Spiritual Knowledge (Aatam-Giaan) cannot be imposed or given to somebody as a gift or made to an order. It has to be awakened within. Hence, the more we are receptive to the Eternal Message of the Gur-Shabad, the more we will be transformed spiritually. Consequently, comes the importance of proper receptivity to the Guru's Teaching.

Hence, the Eternal Message is not something to be said; it's something to be lived.
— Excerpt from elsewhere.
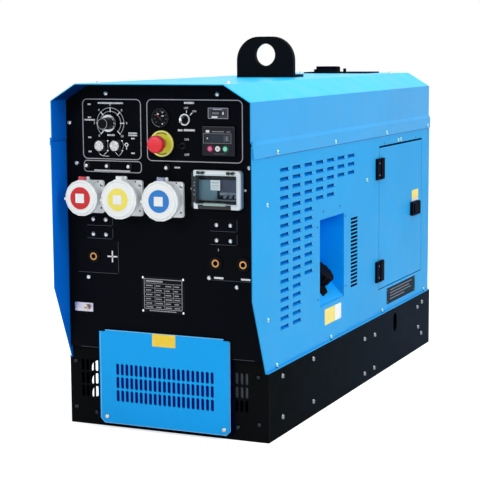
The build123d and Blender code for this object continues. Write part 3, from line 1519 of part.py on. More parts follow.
with BuildPart() as current_knob:
    post_out(*knob_at, knob_skirt_r, panel_y - 1.0, panel_y - knob_skirt)
    chamfer(current_knob.faces().sort_by(Axis.Y)[0].edges(), 4.0)
    post_out(*knob_at, knob_grip_r, panel_y - knob_skirt, panel_y - knob_out)
    chamfer(current_knob.faces().sort_by(Axis.Y)[0].edges(), 2.0)
    with BuildSketch(across(panel_y - knob_skirt - 3.0)):
        with Locations(knob_at):
            with PolarLocations(knob_grip_r + 0.8, 20):
                Circle(1.6)
    extrude(amount=knob_out, mode=Mode.SUBTRACT)
    post_out(*knob_at, spindle_r, panel_y + 20.0, panel_y - 1.0)
    bore_out(*knob_at, 11.0, panel_y - 1.0, panel_y - 5.0)
    post_out(*knob_at, spindle_r, panel_y - 1.0, panel_y - 6.0)
save(current_knob, "current_knob")

with BuildPart() as panel_bushings:
    post_out(*knob_at, 15.0, panel_y + 30.0, panel_y + control_sheet)
    post_out(*knob_at, knob_bushing_r, panel_y + control_sheet, panel_y - 3.5)
    bore_out(*knob_at, spindle_r + running_gap, panel_y + 24.0, panel_y - 4.0)
    post_out(*key_at, key_hole_r, panel_y + 34.0, panel_y)
    post_out(*key_at, key_bezel_r, panel_y, panel_y - 6.0)
    bore_out(*key_at, key_barrel_r + running_gap, panel_y + 28.0, panel_y - 6.0)
    post_out(*toggle_at, toggle_hole_r, panel_y + 24.0, panel_y - 9.0)
    post_out(*toggle_at, 10.0, panel_y, panel_y - 3.0)
    bore_out(*toggle_at, toggle_ball_r + 0.4, panel_y + 8.0, panel_y - 9.0)
    for x, z in reset_places:
        post_out(x, z, reset_hole_r, panel_y + 26.0, panel_y)
        post_out(x, z, reset_bezel_r, panel_y, panel_y - bezel_thick)
        bore_out(x, z, reset_r + 0.3, panel_y + 20.0, panel_y - bezel_thick)
    for x, z in connector_places:
        post_out(x, z, connector_hole_r, panel_y + 24.0, panel_y)
        block_out((x, z), (34.0, 34.0), panel_y, panel_y - 3.0, corner=5.0)
        post_out(x, z, 13.0, panel_y - 3.0, panel_y - connector_stand)
        bore_out(x, z, 10.0, panel_y + 4.0, panel_y - connector_stand)
save(panel_bushings, "panel_bushings")

key_plane = Plane(
    origin=(key_at[0], panel_y, key_at[1]),
    x_dir=(0, -1, 0),
    z_dir=(cos(radians(key_lean)), 0, -sin(radians(key_lean))),
)

with BuildPart() as key_barrel:
    post_out(*key_at, key_barrel_r, panel_y + 26.0, panel_y - 7.0)
    with BuildSketch(key_plane):
        with Locations((key_start_out + key_bow_out / 2, 0)):
            Ellipse(key_bow_out / 2, key_bow_tall / 2)
        Rectangle(key_start_out + 2 * key_thick, key_blade, align=(Align.MIN, Align.CENTER))
        with Locations((key_start_out + key_bow_out - key_hole_in, 0)):
            Circle(2.5, mode=Mode.SUBTRACT)
    extrude(amount=key_thick / 2, both=True)
save(key_barrel, "key_barrel")

with BuildPart() as toggle_lever:
    with Locations((toggle_at[0], toggle_pivot_y, toggle_at[1])):
        Sphere(toggle_ball_r)
    post_out(*toggle_at, toggle_stem_r, toggle_pivot_y, panel_y - 26.0)
    post_out(*toggle_at, toggle_stem_r + 1.5, panel_y - 20.0, panel_y - 30.0)
    fillet(toggle_lever.faces().sort_by(Axis.Y)[0].edges(), 2.0)
save(toggle_lever, "toggle_lever")

for number, (x, z) in enumerate(reset_places, start=1):
    with BuildPart() as reset_button:
        post_out(x, z, reset_r, panel_y + 12.0, panel_y - 14.0)
        fillet(reset_button.faces().sort_by(Axis.Y)[0].edges(), 3.0)
    save(reset_button, f"reset_button_{number}")

for number, (x, z) in enumerate(connector_places, start=1):
    with BuildPart() as connector_cap:
        with BuildSketch(across(panel_y - 3.5)):
            with Locations((x, z)):
                Circle(connector_cap_r)
                with PolarLocations(connector_cap_r + 0.6, 18):
                    Circle(1.6, mode=Mode.SUBTRACT)
        extrude(amount=connector_cap_depth)
        chamfer(connector_cap.faces().sort_by(Axis.Y)[0].edges(), 0.8)
        bore_out(x, z, 13.4, panel_y - 3.5, panel_y - connector_stand - 1.0)
    save(connector_cap, f"connector_cap_{number}")

# ---------------------------------------------------------------- instruments
controller_out = 9.0
screen_at = (controller_at[0] - 4.0, controller_at[1] + 8.0)
screen_size = (84.0, 23.0)
button_gap = 0.3
button_names = ("red", "white", "green")
button_x = [controller_at[0] - 2.0 + (i - 1) * button_pitch for i in range(3)]

with BuildPart() as instruments:
    block_out(controller_at, controller_size, panel_y, panel_y - controller_out, corner=5.0)
    block_out(controller_at, controller_body, panel_y + 46.0, panel_y, corner=2.0)
    block_out(screen_at, screen_size, panel_y - controller_out + 1.5, panel_y - controller_out, mode=Mode.SUBTRACT)
    for x in button_x:
        bore_out(x, button_row_z, button_r + button_gap, panel_y, panel_y - controller_out)
    block_out(meter_at, meter_size, panel_y, panel_y - 6.0, corner=3.0)
    block_out(meter_at, meter_body, panel_y + 32.0, panel_y)
    block_out(
        (meter_at[0], meter_at[1] + 1.0),
        (44.0, 15.0),
        panel_y - 4.5,
        panel_y - 6.0,
        mode=Mode.SUBTRACT,
    )
    post_out(*gauge_at, gauge_r, panel_y, panel_y - 7.0)
    post_out(*gauge_at, gauge_body_r, panel_y + 40.0, panel_y)
    bore_out(*gauge_at, gauge_r - 4.0, panel_y - 4.0, panel_y - 7.0)
save(instruments, "instruments")

for name, x in zip(button_names, button_x):
    with BuildPart() as controller_button:
        post_out(x, button_row_z, button_r, panel_y - 2.5, panel_y - controller_out - 3.0)
        chamfer(controller_button.faces().sort_by(Axis.Y)[0].edges(), 1.0)
    save(controller_button, f"controller_button_{name}")

# ---------------------------------------------------------------- dome head screws
with BuildPart(mode=Mode.PRIVATE) as dome_screw:
    with BuildSketch(Plane.XZ):
        with BuildLine():
            Polyline((0, screw_head_h), (0, -screw_length), (screw_r, -screw_length), (screw_r, 0), (screw_head_r, 0))
            RadiusArc((screw_head_r, 0), (0, screw_head_h), -screw_dome_r)
        make_face()
    revolve(axis=Axis.Z)
    with BuildSketch(Plane.XY.offset(screw_head_h)):
        RegularPolygon(screw_key_r, 6)
    extrude(amount=-screw_key_deep, mode=Mode.SUBTRACT)

with BuildPart() as dome_screws:
    screw_planes = lip_screw_planes + side_screw_planes + base_screw_planes + roof_screw_planes
    screw_planes += rear_screw_planes + base_front_planes + cover_screw_planes + control_screw_planes
    with Locations(*screw_planes):
        add(dome_screw.part)
save(dome_screws, "dome_screws")
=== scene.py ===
"""Looks of an engine driven welder: finishes, prints, labels and small fittings on its CAD frame."""
from math import cos, pi, radians, sin, sqrt

import bmesh
import bpy
from mathutils import Matrix, Vector


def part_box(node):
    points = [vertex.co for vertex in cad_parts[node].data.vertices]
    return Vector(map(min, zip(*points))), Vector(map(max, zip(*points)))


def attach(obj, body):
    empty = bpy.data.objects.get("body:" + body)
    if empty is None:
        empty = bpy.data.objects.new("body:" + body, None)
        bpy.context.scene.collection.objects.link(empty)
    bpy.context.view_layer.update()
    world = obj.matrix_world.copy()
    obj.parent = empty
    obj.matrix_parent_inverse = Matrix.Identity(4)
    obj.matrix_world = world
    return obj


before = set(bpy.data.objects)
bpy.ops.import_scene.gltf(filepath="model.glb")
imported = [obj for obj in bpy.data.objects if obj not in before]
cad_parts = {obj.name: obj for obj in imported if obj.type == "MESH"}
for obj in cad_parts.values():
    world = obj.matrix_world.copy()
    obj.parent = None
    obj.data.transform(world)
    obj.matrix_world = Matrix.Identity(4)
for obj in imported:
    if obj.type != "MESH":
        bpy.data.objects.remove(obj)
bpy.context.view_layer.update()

MM = 0.001
MACHINE = "machine"


# -------- places on the frame, in millimetres
def middle(node):
    """Middle of a CAD node's box, in millimetres."""
    low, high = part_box(node)
    return (low + high) / 2 / MM


def spot(node):
    """x and z of a CAD node's middle, in millimetres."""
    centre = middle(node)
    return centre.x, centre.z


shoulder_drop = 51.0
panel_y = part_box("control_panel")[0].y / MM
panel_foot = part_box("control_panel")[0].z / MM
side_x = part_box("side_door")[1].x / MM
cover_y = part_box("intake_cover")[0].y / MM
lip_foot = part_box("roof_cover")[0].z / MM
shoulder_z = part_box("roof_cover")[1].z / MM - shoulder_drop
base_top = 207.0

knob_x, knob_z = spot("current_knob")
toggle_x, toggle_z = spot("toggle_lever")
estop_x, estop_z = spot("estop_head")
estop_disc_z = middle("estop_base").z
cap_1, cap_2 = middle("connector_cap_1"), middle("connector_cap_2")
buttons = {colour: spot("controller_button_" + colour) for colour in ("red", "white", "green")}
contact_places = ((-234.0, 534.0), (177.0, 534.0), (266.0, 534.0))


# -------- finishes
def linear(red, green, blue):
    """Scene colour of a display colour given as 0 to 255."""
    channels = [c / 255 for c in (red, green, blue)]
    return tuple(c / 12.92 if c <= 0.04045 else ((c + 0.055) / 1.055) ** 2.4 for c in channels) + (1.0,)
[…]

According to the SGGS, the true Sikhs are those who have learnt to live Sikhi by learning it through the Gur-Vichaar (contemplating or reflecting on the Guru's Teaching): ਸਿਖੀ ਸਿਖਿਆ ਗੁਰ ਵੀਚਾਰਿ — Sikhee (or Sikhi) sikhiaa gur veechaar (sggs 465).

  • ਮਤਿ ਵਿਚਿ ਰਤਨ ਜਵਾਹਰ ਮਾਣਿਕ ਜੇ ਇਕ ਗੁਰ ਕੀ ਸਿਖ ਸੁਣੀ ॥: Mati vich ratan javaahar maanik je ik gur kee sikh sunee: Within the mind are gems, jewels and rubies (i.e., Divine virtues), if one listens to the Guru's Teachings, even once (sggs 2).
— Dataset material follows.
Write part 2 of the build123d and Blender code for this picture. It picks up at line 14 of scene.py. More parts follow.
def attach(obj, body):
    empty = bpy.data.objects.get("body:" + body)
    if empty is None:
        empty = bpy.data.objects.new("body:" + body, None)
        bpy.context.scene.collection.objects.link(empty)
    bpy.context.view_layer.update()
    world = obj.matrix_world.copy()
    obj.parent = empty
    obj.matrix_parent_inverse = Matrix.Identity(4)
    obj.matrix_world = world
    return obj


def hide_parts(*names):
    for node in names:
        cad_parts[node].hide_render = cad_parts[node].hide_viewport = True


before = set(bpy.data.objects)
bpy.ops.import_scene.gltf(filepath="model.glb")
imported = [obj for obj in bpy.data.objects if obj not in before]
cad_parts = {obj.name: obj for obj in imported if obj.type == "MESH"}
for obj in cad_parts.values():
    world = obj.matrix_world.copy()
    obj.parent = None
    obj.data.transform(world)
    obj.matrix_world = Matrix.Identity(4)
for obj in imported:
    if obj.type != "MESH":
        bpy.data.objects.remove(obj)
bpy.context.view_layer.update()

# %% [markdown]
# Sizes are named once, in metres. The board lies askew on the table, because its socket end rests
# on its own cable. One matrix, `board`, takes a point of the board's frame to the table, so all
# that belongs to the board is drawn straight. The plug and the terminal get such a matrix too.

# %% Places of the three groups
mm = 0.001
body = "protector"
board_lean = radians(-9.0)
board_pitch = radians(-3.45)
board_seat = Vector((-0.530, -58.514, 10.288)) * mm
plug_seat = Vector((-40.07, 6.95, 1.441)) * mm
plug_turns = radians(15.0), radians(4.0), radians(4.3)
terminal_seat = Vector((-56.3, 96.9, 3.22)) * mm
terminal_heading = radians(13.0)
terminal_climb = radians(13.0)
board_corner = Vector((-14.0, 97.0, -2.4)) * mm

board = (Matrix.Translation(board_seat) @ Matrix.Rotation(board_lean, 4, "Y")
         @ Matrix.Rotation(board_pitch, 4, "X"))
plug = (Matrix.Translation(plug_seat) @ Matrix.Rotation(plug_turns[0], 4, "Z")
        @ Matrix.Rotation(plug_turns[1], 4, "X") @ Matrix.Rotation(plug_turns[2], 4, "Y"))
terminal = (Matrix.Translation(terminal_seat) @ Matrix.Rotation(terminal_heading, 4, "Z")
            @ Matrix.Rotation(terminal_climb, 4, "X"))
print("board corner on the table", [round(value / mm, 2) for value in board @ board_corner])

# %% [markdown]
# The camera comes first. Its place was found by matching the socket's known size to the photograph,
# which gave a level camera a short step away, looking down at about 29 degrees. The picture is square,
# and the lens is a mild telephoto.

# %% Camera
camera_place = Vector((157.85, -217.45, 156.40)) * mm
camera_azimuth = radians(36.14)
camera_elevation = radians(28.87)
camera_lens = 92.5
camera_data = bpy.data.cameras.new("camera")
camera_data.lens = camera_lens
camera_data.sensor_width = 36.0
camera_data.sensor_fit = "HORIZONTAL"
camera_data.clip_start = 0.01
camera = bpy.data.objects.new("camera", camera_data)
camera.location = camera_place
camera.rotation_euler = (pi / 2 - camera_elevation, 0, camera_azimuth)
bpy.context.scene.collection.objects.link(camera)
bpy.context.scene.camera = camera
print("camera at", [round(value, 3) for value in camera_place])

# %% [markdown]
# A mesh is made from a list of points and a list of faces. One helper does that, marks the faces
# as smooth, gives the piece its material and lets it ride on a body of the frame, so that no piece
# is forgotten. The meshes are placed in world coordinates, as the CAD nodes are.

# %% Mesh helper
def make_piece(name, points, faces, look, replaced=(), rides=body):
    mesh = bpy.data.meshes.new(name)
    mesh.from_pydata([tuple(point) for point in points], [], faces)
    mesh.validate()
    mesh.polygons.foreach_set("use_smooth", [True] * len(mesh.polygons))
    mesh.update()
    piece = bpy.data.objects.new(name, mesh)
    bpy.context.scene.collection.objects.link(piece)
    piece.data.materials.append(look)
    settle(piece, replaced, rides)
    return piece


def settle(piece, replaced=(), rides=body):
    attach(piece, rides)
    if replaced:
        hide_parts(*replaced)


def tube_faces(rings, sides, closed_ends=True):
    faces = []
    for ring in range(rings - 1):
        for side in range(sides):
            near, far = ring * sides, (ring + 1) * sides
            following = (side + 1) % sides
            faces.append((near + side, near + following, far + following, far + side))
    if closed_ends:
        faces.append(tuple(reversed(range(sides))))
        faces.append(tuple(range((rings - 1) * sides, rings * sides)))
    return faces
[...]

  • ਭਾਈ ਰੇ ਗੁਰਮਤਿ ਸਾਚਿ ਰਹਾਉ ॥: Bhaaee re guramat saach rahaaou: O brother, follow the Shabad's teachings and dwell in Truth (sggs 30).
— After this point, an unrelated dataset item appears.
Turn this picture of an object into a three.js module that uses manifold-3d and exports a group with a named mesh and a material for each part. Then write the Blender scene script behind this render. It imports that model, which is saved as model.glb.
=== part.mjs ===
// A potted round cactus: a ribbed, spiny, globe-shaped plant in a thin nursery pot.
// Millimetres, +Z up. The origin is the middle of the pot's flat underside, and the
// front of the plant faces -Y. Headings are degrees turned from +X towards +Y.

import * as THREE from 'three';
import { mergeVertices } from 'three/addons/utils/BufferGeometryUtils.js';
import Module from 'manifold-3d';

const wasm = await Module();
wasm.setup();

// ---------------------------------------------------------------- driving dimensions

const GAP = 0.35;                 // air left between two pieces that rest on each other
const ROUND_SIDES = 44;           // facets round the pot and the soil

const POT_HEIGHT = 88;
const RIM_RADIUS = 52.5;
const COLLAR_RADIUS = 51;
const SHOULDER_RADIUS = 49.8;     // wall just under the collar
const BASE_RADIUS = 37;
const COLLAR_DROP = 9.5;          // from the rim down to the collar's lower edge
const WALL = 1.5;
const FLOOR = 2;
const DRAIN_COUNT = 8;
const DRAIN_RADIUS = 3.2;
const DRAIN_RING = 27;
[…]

  • ਇਹੁ ਮਨੁ ਦੇਹੀ ਸੋਧਿ ਤੂੰ ਗੁਰ ਸਬਦਿ ਵੀਚਾਰਿ ॥ ਨਾਨਕ ਇਸੁ ਦੇਹੀ ਵਿਚਿ ਨਾਮੁ ਨਿਧਾਨੁ ਹੈ ਪਾਈਐ ਗੁਰ ਕੈ ਹੇਤਿ ਅਪਾਰਿ ॥੮॥੧੦॥੩੨॥: Ihu manu dehee sodhi toon gur sabadi veechaari. Nanak isu dehee vichi naami nidhaani hai paaeeai gur kai heti apaari ||8||10||32||: Search this mind and body, by the Gur-Shabad-Vichaar (by reflecting on the Gur-Shabad...). O Nanak! Within this body is the Treasure of the Naam; it is attained through the unbounded love for the Gur (Gur-Giaan...) ||8||10||32|| (sggs 427).

The purpose of spirituality is to bring about a shift in our perception — from Manmukhtaa (worldly, external, falsehood etc.) to Gurmukhtaa (spiritual, inner, truth etc.). Guru/God's Grace is always there, but it depends on our receptivity whether we receive it. Therefore, to become receptive, we may need to mend our ways we lead our lives.